The temporary Amtrak station is actually very close to the stadium but if you're coming in on #5, it would be a long wait till game time.


----------



## the_traveler (May 18, 2013)

I'm not exactly sure where the temp station is, but I know it's on the other side of the tracks. Union Station (before it closed for renovations) is right next to Coors Field. In fact, depending on where your car was, you may be walking to Coors Field on the platform to board the CZ!


----------



## Rail Freak (May 18, 2013)

I've taken the train to & from Denver. The Ball Park is very close to the temp station! I stay at the LaQuinta (Park Place) & it too is very close to the Ball Park. Google Maps can help you! All three may be with in walking distance of each other!

Have Fun

edit: sorry, I missed the Bad Knees part!


----------



## RailFanLNK (May 18, 2013)

Yeah, we are going to snag the car ASAP but wasn't for sure if just "getting" the car and then parking somewhere near the rental station and taking the light rail would be easier and better for my wife's knees.

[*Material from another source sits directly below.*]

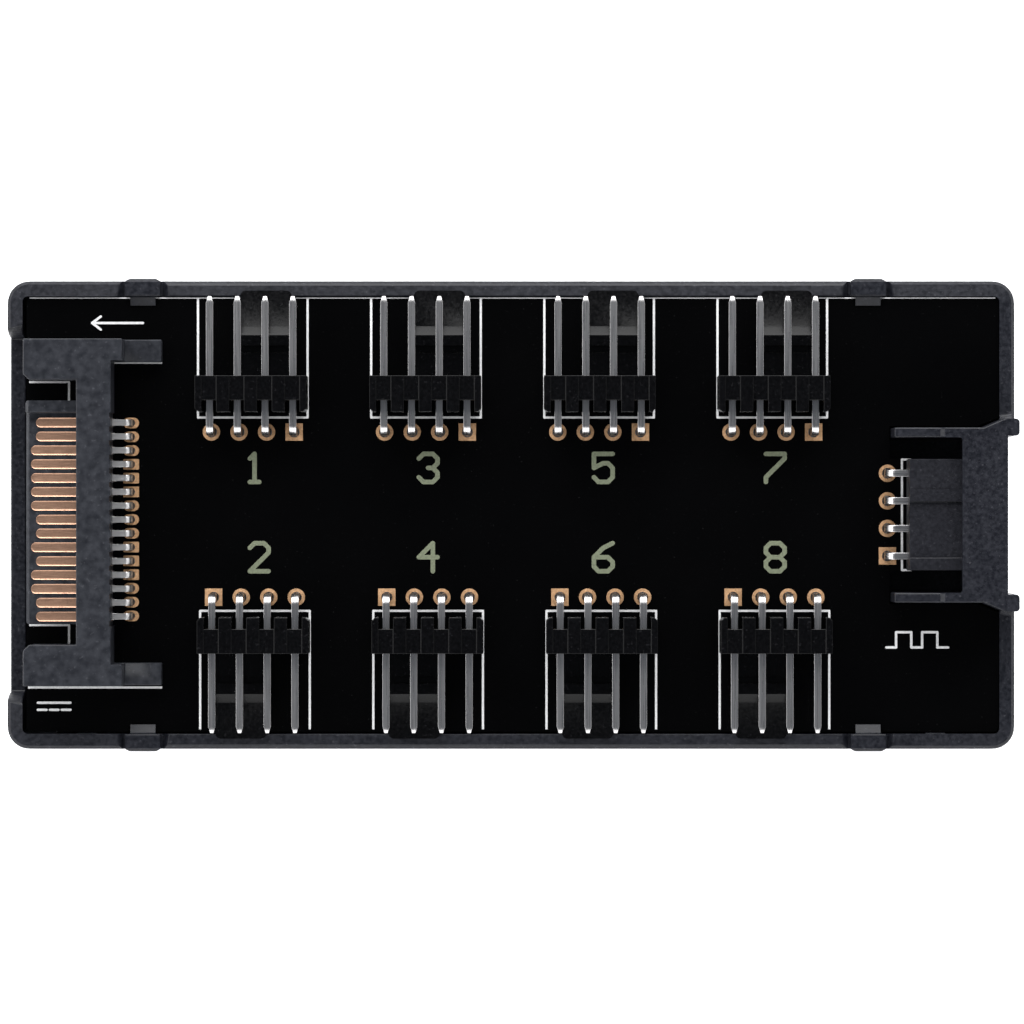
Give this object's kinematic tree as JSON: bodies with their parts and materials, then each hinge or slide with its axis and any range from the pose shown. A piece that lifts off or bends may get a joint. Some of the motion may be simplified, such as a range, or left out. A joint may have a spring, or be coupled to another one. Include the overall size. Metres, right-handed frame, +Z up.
{
  "type": "pc fan controller hub",
  "caption": "Flat hub that feeds PC fans from one power plug and one control signal: a black board snapped in a moulded tray, with fan headers along both long sides",
  "frame": {"origin": "centre of the case's underside, on the surface it rests on", "axes": "+X along the case from the power inlet to the control input, +Y across it to the odd-numbered channels, +Z up, out of the board's face"},
  "size_m": [0.0928, 0.0436, 0.0135],
  "materials": {
    "case_plastic": "moulded black plastic with a blue cast, fine satin grain",
    "board_mask": "gloss black solder mask on glass-fibre board",
    "header_plastic": "black moulded connector plastic",
    "inlet_plastic": "dark grey moulded connector plastic",
    "shroud_plastic": "black-brown moulded connector plastic",
    "pin_metal": "tin-plated drawn wire",
    "contact_metal": "gold-flashed copper-alloy strip",
    "pad_copper": "bare gold-plated copper pad",
    "solder": "bright solder",
    "magnet_nickel": "nickel-plated magnet",
    "chip_plastic": "black moulded chip body",
    "chip_legs": "tinned legs",
    "fuse_plastic": "dark green fuse body",
    "capacitor_ceramic": "brown ceramic",
    "resistor_ceramic": "black glazed resistor"
  },
  "bodies": {
    "root": {"tray": "case_plastic", "board": "board_mask", "plated_holes": "pad_copper", "solder_joints": "solder", "magnet_1": "magnet_nickel", "magnet_2": "magnet_nickel", "magnet_3": "magnet_nickel", "magnet_4": "magnet_nickel", "fan_header_1_base": "header_plastic", "fan_header_2_base": "header_plastic", "fan_header_3_base": "header_plastic", "fan_header_4_base": "header_plastic", "fan_header_5_base": "header_plastic", "fan_header_6_base": "header_plastic", "fan_header_7_base": "header_plastic", "fan_header_8_base": "header_plastic", "fan_header_1_pins": "pin_metal", "fan_header_2_pins": "pin_metal", "fan_header_3_pins": "pin_metal", "fan_header_4_pins": "pin_metal", "fan_header_5_pins": "pin_metal", "fan_header_6_pins": "pin_metal", "fan_header_7_pins": "pin_metal", "fan_header_8_pins": "pin_metal", "power_inlet_housing": "inlet_plastic", "power_contact_1": "contact_metal", "power_contact_2": "contact_metal", "power_contact_3": "contact_metal", "power_contact_4": "contact_metal", "power_contact_5": "contact_metal", "power_contact_6": "contact_metal", "power_contact_7": "contact_metal", "power_contact_8": "contact_metal", "power_contact_9": "contact_metal", "power_contact_10": "contact_metal", "power_contact_11": "contact_metal", "power_contact_12": "contact_metal", "power_contact_13": "contact_metal", "power_contact_14": "contact_metal", "power_contact_15": "contact_metal", "control_input_shroud": "shroud_plastic", "control_input_pins": "pin_metal", "buffer_chip": "chip_plastic", "buffer_chip_legs": "chip_legs", "input_fuse": "fuse_plastic", "smoothing_capacitors": "capacitor_ceramic", "signal_resistors": "resistor_ceramic"}
  },
  "joints": []
}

Thanks for all of your info!


----------



## Nathanael (May 18, 2013)

Definitely drive to the stadium parking lot; the light rail has been moved three blocks away from Union Station and there's a large construction zone between it and the ballpark. The temporary Amtrak station is actually within walking distance of the ballpark even for someone with bad knees, but the light rail station isn't.

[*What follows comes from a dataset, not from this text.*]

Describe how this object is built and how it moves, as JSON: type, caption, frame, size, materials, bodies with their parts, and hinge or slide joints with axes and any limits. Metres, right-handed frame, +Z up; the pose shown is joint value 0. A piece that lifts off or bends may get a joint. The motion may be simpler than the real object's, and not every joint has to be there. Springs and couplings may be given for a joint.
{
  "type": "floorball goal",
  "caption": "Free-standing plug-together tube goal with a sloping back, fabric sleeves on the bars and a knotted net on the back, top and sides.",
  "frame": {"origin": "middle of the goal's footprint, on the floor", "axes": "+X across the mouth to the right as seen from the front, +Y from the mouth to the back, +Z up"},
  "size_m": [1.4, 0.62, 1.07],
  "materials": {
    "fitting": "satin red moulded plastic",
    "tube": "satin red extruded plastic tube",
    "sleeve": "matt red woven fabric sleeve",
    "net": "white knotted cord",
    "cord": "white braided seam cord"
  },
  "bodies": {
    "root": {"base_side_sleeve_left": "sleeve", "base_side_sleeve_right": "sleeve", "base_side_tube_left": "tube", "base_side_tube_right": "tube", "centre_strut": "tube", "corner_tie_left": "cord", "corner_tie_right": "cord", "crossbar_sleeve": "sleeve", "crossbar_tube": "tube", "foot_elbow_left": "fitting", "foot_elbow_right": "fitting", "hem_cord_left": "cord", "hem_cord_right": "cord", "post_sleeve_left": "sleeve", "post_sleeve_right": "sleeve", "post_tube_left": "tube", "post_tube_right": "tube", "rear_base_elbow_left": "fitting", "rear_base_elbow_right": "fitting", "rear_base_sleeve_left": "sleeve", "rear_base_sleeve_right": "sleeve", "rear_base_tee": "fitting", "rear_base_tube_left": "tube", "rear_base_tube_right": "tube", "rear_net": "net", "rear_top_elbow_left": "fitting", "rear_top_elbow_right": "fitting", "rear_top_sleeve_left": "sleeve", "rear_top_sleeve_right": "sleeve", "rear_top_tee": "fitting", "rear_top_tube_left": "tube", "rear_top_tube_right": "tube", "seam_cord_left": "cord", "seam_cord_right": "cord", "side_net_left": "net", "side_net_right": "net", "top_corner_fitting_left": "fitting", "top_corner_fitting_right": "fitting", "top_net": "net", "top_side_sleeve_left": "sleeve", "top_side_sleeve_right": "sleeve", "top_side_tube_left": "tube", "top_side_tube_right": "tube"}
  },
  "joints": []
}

I've done the drive on I-25 north as far as Fort Collins. It sucks. Colorado drivers are mostly speeding in SUVs, and the crowded, narrow, twisty, elevated-and-sunken portion of the expressway in Denver is frightening. I ended up taking the US highways and state highways when I came back. My suggestion is to tell everyone in Cheyenne that you really wish they had a passenger train to Denver


----------



## RailFanLNK (May 18, 2013)

"Peeple trane doesn't runn out of Cheyenne it runz out DdddddDenver inlessin' your a hog or a kattle".  (Planes, Trains and Automobiles)


----------



## the_traveler (May 19, 2013)

And even when the CZ (or Pioneer) did go that way, it really did not go to Cheyenne. The stop was out of town (in Borie I think).


----------



## DET63 (May 20, 2013)

They used to "back" the train from Denver to Cheyenne, then run it in the opposite direction, i.e., "forward," for the rest of its trip, when the Cheyenne Amtrak station was in town (vice versa e/b, of course). Later, a station was built out of town, and the double reversals were no longer needed while the CZ or _Pioneer _served Cheyenne.


----------